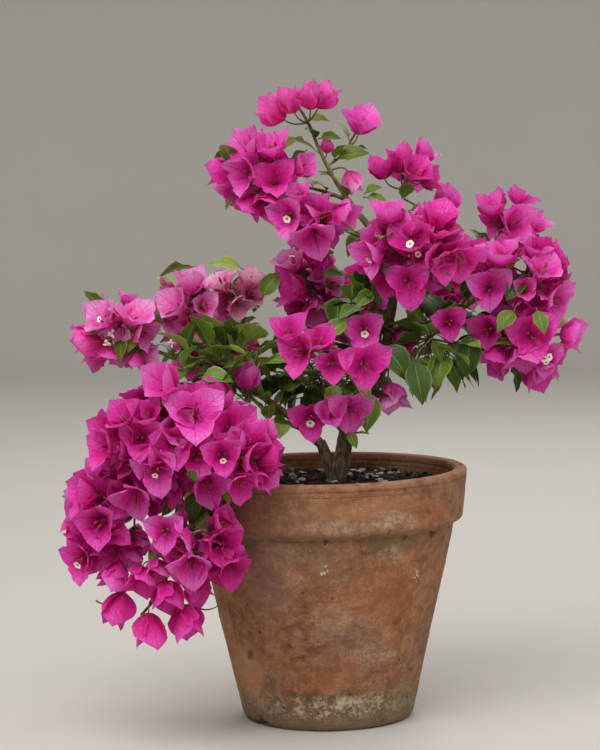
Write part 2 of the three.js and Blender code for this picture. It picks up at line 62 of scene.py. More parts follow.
class Shade:
    """A socket in a material's node tree. Arithmetic on it adds Math nodes."""

    def __init__(self, tree, socket):
        self.tree = tree
        self.socket = socket

    def node(self, kind, settings=None, inputs=None, output=0):
        """Adds a node, sets it up, fills or links its inputs, and gives one of its outputs."""
        made = self.tree.nodes.new("ShaderNode" + kind)
        for key, value in (settings or {}).items():
            if key == "stops":
                while len(made.color_ramp.elements) < len(value):
                    made.color_ramp.elements.new(1)
                for element, (place, colour) in zip(made.color_ramp.elements, value):
                    element.position = place
                    element.color = (*colour, 1)
            else:
                setattr(made, key, value)
        for key, value in (inputs or {}).items():
            if isinstance(value, Shade):
                self.tree.links.new(value.socket, made.inputs[key])
            else:
                made.inputs[key].default_value = value
        return Shade(self.tree, made.outputs[output])

    def math(self, operation, other, swapped=False):
        a, b = (other, self) if swapped else (self, other)
        return self.node("Math", {"operation": operation}, {0: a, 1: b})

    def __add__(self, other):
        return self.math("ADD", other)

    def __radd__(self, other):
        return self.math("ADD", other, True)

    def __sub__(self, other):
        return self.math("SUBTRACT", other)

    def __rsub__(self, other):
        return self.math("SUBTRACT", other, True)

    def __mul__(self, other):
        return self.math("MULTIPLY", other)

    def __rmul__(self, other):
        return self.math("MULTIPLY", other, True)

    def function(self, name):
        """A Math node's function of this value alone, such as ABSOLUTE or SINE."""
        return self.node("Math", {"operation": name}, {0: self})

    def part(self, index):
        """One of the three values of a vector."""
        return self.node("SeparateXYZ", {}, {0: self}, index)

    def rise(self, low, high):
        """0 below low and 1 above high, with a smooth slope between them. low may be the larger."""
        settings = {"interpolation_type": "SMOOTHSTEP"}
        if low < high:
            return self.node("MapRange", settings, {0: self, 1: low, 2: high})
        return self.node("MapRange", settings, {0: self, 1: high, 2: low, 3: 1.0, 4: 0.0})

    def hump(self, low, high, edge):
        """1 between low and high, falling to 0 within edge outside them."""
        return self.rise(low - edge, low) * self.rise(high + edge, high)

    def tint(self, base, other):
        """Two colours or colour sockets, mixed by this value."""
        mixed = {0: self}
        for key, colour in ((6, base), (7, other)):
            mixed[key] = colour if isinstance(colour, Shade) else (*colour, 1)
        return self.node("Mix", {"data_type": "RGBA"}, mixed, 2)

    def ramp(self, *stops):
        return self.node("ValToRGB", {"stops": stops}, {0: self})

    def stretched(self, x, y, z):
        return self.node("Mapping", {}, {"Vector": self, "Scale": (x, y, z)})

    def cells(self, scale, **settings):
        """The distance to the nearest of many scattered points, or what the settings say."""
        return self.node("TexVoronoi", settings, {"Vector": self, "Scale": scale})

    def cloudy(self, scale, detail=4.0, roughness=0.55, distortion=0.0):
        values = {"Vector": self, "Scale": scale, "Detail": detail, "Roughness": roughness}
        return self.node("TexNoise", {}, {**values, "Distortion": distortion})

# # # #

• **Task objective**
Quote exactly the opening line of the material above and every line after it, up to and including the line that contains "self.socket = socket".

• **Exercise solution**
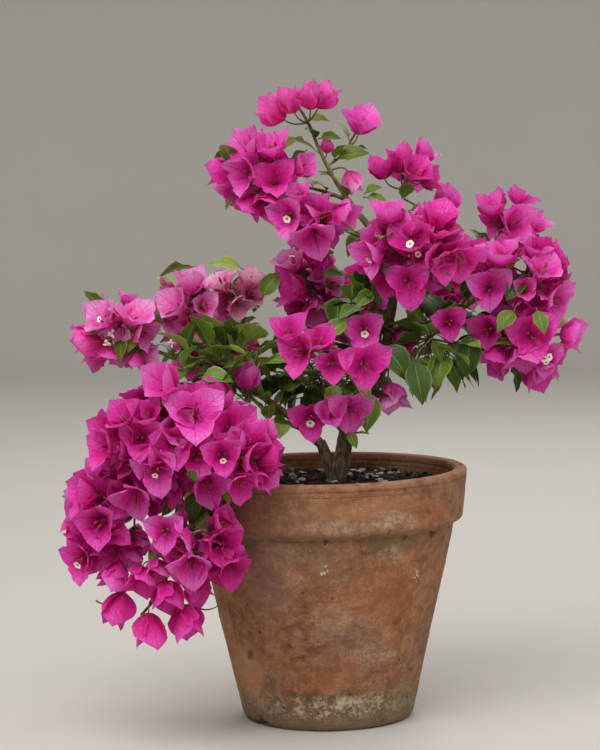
Write part 2 of the three.js and Blender code for this picture. It picks up at line 62 of scene.py. More parts follow.
class Shade:
    """A socket in a material's node tree. Arithmetic on it adds Math nodes."""

    def __init__(self, tree, socket):
        self.tree = tree
        self.socket = socket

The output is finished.